As a plus, participants also practiced different values through the whole process. They affirmed that it is important to respect and accept other people and not to judge them for what can be seen in the outside. Acceptance was also an aspect that students mentioned several times in order to show that people's differences should be accepted as human beings are all diverse.

Pedagogical Implications

The study contributed to the development of the curriculum from the school in which the implementation took place as the grammar-based content was put aside in order to give space to the reading of short stories with gender topics. Debate and discussion played an important part when students intended to give personal opinions or to show agreement or disagreement with some unfair situations they saw represented in the stories.

The implementation phase gave me the opportunity to create new material for the students as the school where I work does not follow a specific book or workbook. Furthermore, creating material that could be gender based was a very rewarding experience as students stated at the end of the process that they liked it a lot because they could see some current social problems.
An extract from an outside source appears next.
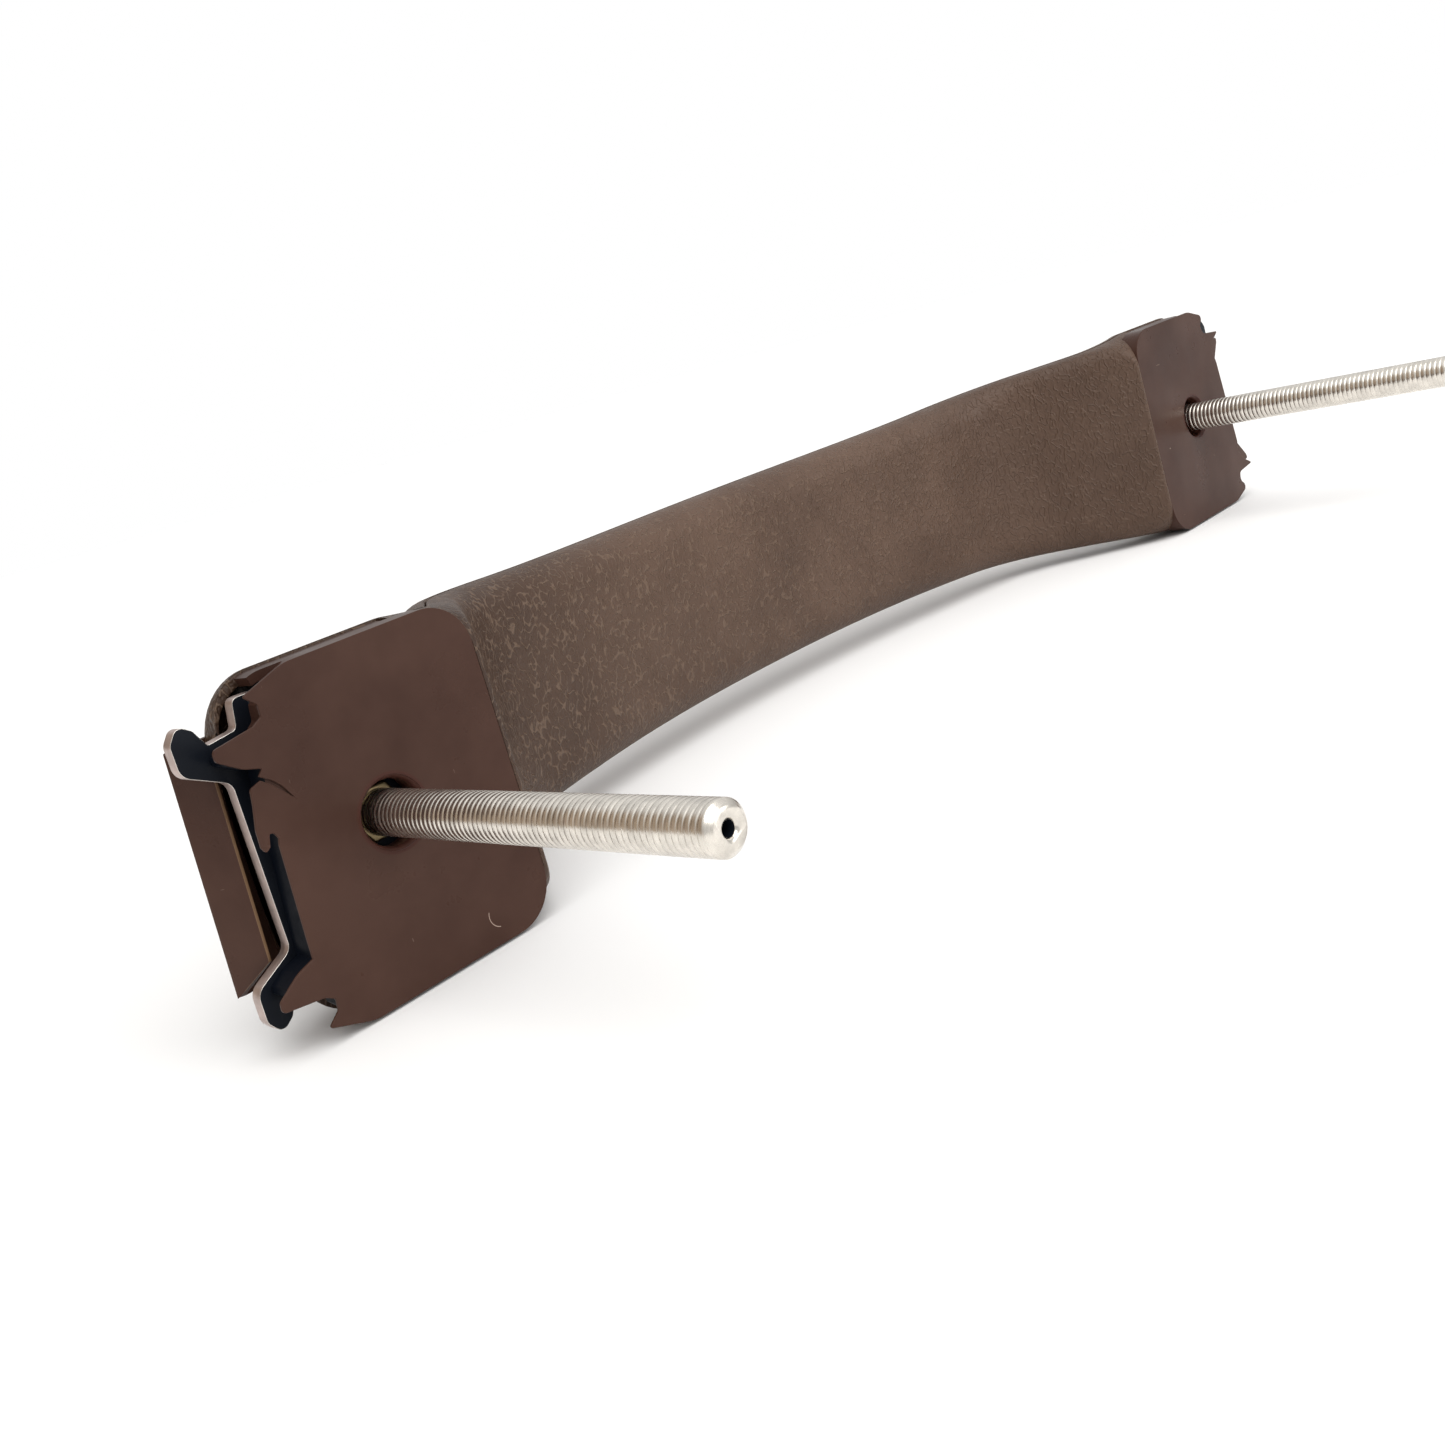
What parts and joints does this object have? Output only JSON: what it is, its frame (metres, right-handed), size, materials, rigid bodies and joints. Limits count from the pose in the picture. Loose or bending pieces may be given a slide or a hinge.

Students were also able to create materials for the lessons through the use of some electronic sources such as PowerPoint presentations and the use of the Edmodo educational platform. This facilitated the process of making corrections before presenting the final product. In addition, this platform was useful for some of the classes in which students used the blended learning approach.

The various activities had a clear effect on students' classroom and social contexts as now they are more aware of the situations that can affect their environment. They became more reflective about the different problems and issues that surround them in terms of gender topics.